Lastly the Drobo has a neat curvy cornered black enclosure. These three features don't sound much, but we understand that the firmware behind Beyond RAID, the key Drobo attribute, took two years to produce. We also understand that Data Robotics' founder Geoff Barrall had a very particular idea of what the device would look like, its features, and how it should present them to users. He was, we believe, quite persistent and insistent that the Drobo device should match his conception.

Today there is still no competing product that matches and exceeds the Drobo's functionality and feature set,

After Barrall left and went on to Overland Storage the Data Robotics board appointed Tom Buiocchi, an executive in residence at a Mohr Davidow Ventures, with strong sales and marketing skills among others, as its CEO.

He has helped the company to become more business-oriented. It has a file-sharing (NAS) Drobo and an iSCSI SAN (block access) product, which have both been refreshed in the recent announcement. Now we have the 12-bay product and a new Drobo Dashboard interface, which runs on a connected host server and shows the status, health and capacity take-up of a set of Drobos.
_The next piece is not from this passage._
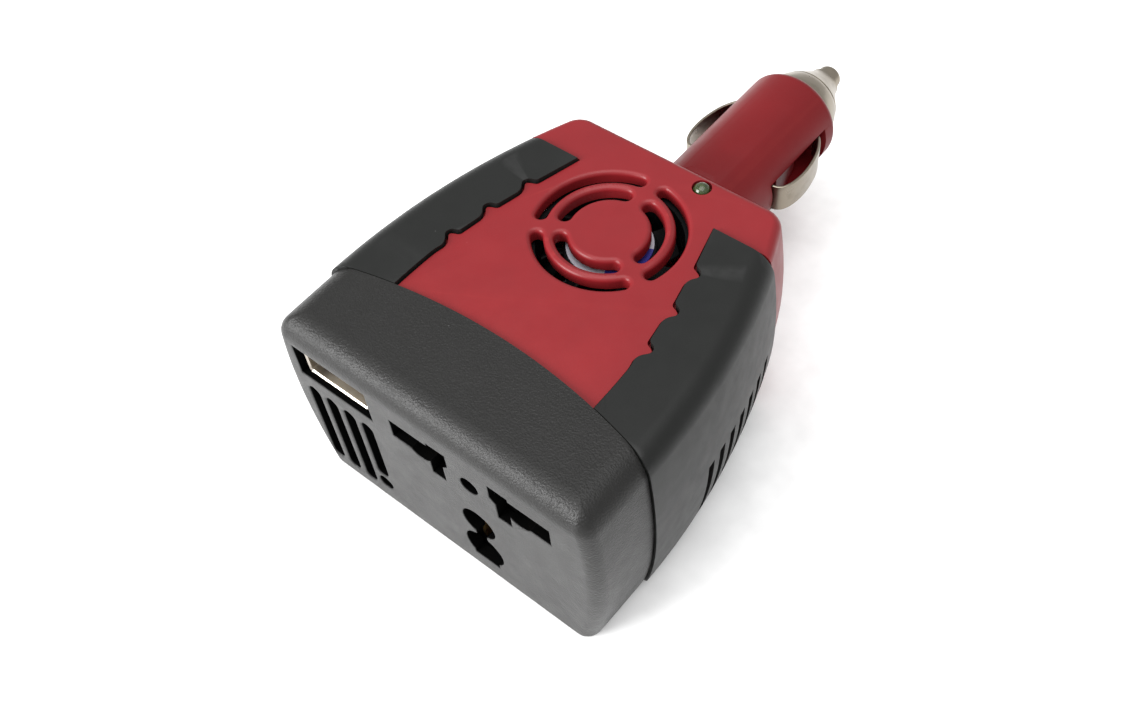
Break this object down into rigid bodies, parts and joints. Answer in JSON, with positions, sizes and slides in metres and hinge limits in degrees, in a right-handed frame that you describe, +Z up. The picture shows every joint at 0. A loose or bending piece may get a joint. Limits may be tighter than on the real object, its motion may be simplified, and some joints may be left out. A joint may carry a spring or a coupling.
{
  "type": "power inverter",
  "caption": "Pocket 12 V car power inverter: tapered red housing, black grips and front cap with USB and universal socket, round fan grille and a swivelling vehicle plug.",
  "frame": {"origin": "centre of the whole object seen from above, on the plane that the housing rests on", "axes": "+X to the right seen from the socket face, +Y from the socket face towards the vehicle plug, +Z up through the fan grille"},
  "size_m": [0.0634, 0.1098, 0.038],
  "materials": {
    "cap_black": "black ABS with a fine spark-eroded grain",
    "grip_black": "satin black plastic side grips",
    "shell_red": "satin red ABS",
    "insulator": "black moulded socket block",
    "nickel": "warm nickel plating",
    "brass": "bright brass strip",
    "steel": "zinc plated steel",
    "white_plastic": "white nylon",
    "led_green": "clear green resin",
    "board_green": "green solder mask",
    "ferrite": "grey ferrite",
    "tape_yellow": "yellow winding tape",
    "copper": "enamelled copper wire",
    "sleeve_blue": "dark blue capacitor sleeve",
    "aluminium": "plain aluminium strip",
    "epoxy_black": "black moulded epoxy",
    "film_red": "red-brown dipped film capacitor",
    "clear_glass": "clear glass tube",
    "wire_red": "red wire insulation",
    "wire_black": "black wire insulation",
    "label_white": "white printed paper disc with a blue sector"
  },
  "bodies": {
    "housing": {"front_cap": "cap_black", "upper_shell": "shell_red", "lower_shell": "shell_red", "left_grip": "grip_black", "right_grip": "grip_black", "case_screw_1": "steel", "case_screw_2": "steel", "case_screw_3": "steel", "case_screw_4": "steel", "status_light": "led_green", "socket_insert": "insulator", "live_contact": "brass", "neutral_contact": "brass", "earth_contact": "brass", "usb_shell": "nickel", "usb_tongue": "white_plastic", "usb_board": "board_green", "main_board": "board_green", "board_screw_1": "steel", "board_screw_2": "steel", "transformer_core": "ferrite", "transformer_winding": "tape_yellow", "input_capacitor": "sleeve_blue", "output_capacitor": "sleeve_blue", "film_capacitor": "film_red", "input_choke": "copper", "control_chip": "epoxy_black", "left_heatsink": "aluminium", "right_heatsink": "aluminium", "transistor_1": "epoxy_black", "transistor_2": "epoxy_black", "transistor_3": "epoxy_black", "transistor_4": "epoxy_black", "fan_frame": "epoxy_black", "fan_screw_1": "steel", "fan_screw_2": "steel", "positive_wire": "wire_red", "negative_wire": "wire_black", "live_wire": "wire_black", "neutral_wire": "wire_black", "swivel_tongue": "shell_red"},
    "plug": {"plug_body": "shell_red", "swivel_pin": "steel", "nose_nut": "nickel", "tip_spring": "steel"},
    "tip": {"tip_contact": "nickel", "fuse_front_cap": "nickel", "fuse_rear_cap": "nickel", "fuse_glass": "clear_glass", "fuse_element": "steel"},
    "fan": {"fan_rotor": "epoxy_black", "fan_label": "label_white"},
    "left_clip": {"left_clip": "nickel"},
    "right_clip": {"right_clip": "nickel"}
  },
  "joints": [
    {"name": "plug_swivel", "type": "hinge", "parent": "housing", "child": "plug", "pos_m": [0, 0.01534, 0.0209], "axis": [-1, 0, 0], "range_deg": [0, 90]},
    {"name": "tip_travel", "type": "slide", "parent": "plug", "child": "tip", "axis": [0, -1, 0], "range_m": [0, 0.0025], "stiffness_N_per_m": 2000, "springref_m": -0.001, "deforming": ["tip_spring"]},
    {"name": "fan_spin", "type": "hinge", "parent": "housing", "child": "fan", "pos_m": [0, -0.0117, 0.0305], "axis": [0, 0, 1], "continuous": true},
    {"name": "left_clip_flex", "type": "hinge", "parent": "plug", "child": "left_clip", "pos_m": [-0.0062, 0.02204, 0.0209], "axis": [0, 0, -1], "range_deg": [0, 6], "stiffness_Nm_per_rad": 0.15, "springref_deg": -1.15},
    {"name": "right_clip_flex", "type": "hinge", "parent": "plug", "child": "right_clip", "pos_m": [0.0062, 0.02204, 0.0209], "axis": [0, 0, 1], "range_deg": [0, 6], "stiffness_Nm_per_rad": 0.15, "springref_deg": -1.15}
  ]
}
The 12-bay is a 3U rackmount unit and there is talk of a dual controller unit coming, also of a 2.5-inch drive version which would have more drive spindles, and we understand that 4TB drives are supported with testing under way or about to start.

The SSDs for the 12-slot box will be third-party ones qualified by Data Robotics, not supplied by Data Robotics. Expect mainstream SAS/SATA 3.5-inch SSDs to be on the list or, maybe, 2.5-inch ones in 3.5-inch carriers.

Drobo revenues

How well has Data Robotics done? There are some 150,000 Drobo customers with fewer than 200,000 units sold.